No one is going to bother putting down everything the game is going to do when you connect up to their servers. Are you mad that they didn't tell you that map details and other player details would be automatically downloaded?


RE: EA other tactics
By 325hhee on 9/25/2008 1:39:26 PM , Rating: 2
quote:
No one is going to bother putting down everything the game is going to do when you connect up to their servers. Are you mad that they didn't tell you that map details and other player details would be automatically downloaded?


Actually, I'm not playing on EA's open server, I'm playing on my Clan's server, which they paid for and are renting.
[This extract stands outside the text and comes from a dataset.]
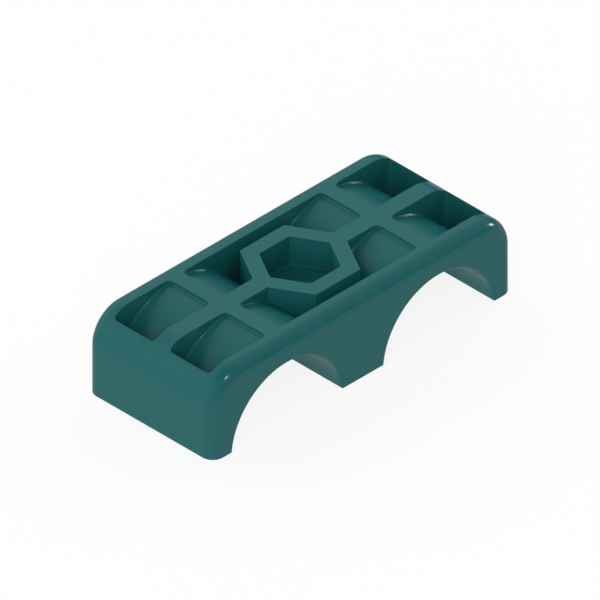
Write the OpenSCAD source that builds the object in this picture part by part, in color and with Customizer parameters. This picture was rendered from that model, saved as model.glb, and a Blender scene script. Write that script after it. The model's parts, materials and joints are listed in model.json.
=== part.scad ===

Are you working for EA or something?


RE: EA other tactics
By Parhel on 9/25/2008 6:47:17 PM , Rating: 2
It isn't going to go away. And despite the fact that the TV networks pay the bills through advertising, the producers of television shows (and even those movies on Showtime) also make money through product placement. It doesn't really bother me, as long as it isn't blatant to the point of interfering with the entertainment.


RE: EA other tactics
By Digimonkey on 9/25/2008 8:27:29 PM , Rating: 2
I have to agree with you. As long as it's not blatant or out of place it can actually add to the atmosphere. For instance it would be absurd to be driving across the country in a race without seeing a McDonalds sign somewhere along the way.

However a lot of people use a game to escape every day life, so bringing advertisements to a game without notice could disturb that ambiance offered by the game of escaping every day life. Especially if you worked at Mickey D's and hate it with every bone of your body.

So there should be an option. You should be able to get the game for $10-20 cheaper if you accept the advertisements being in the game. If you don't want them than pay full price for the game. My 2 cents.


RE: EA other tactics
By afkrotch on 9/26/2008 9:49:45 AM , Rating: 2
More than likely some data is still traversing between you and EA. Also between EA servers and the other game servers. Had to find that other server somehow and it was probably through EA's servers.

No I don't work for EA. Just stating my opinion as you are stating yours.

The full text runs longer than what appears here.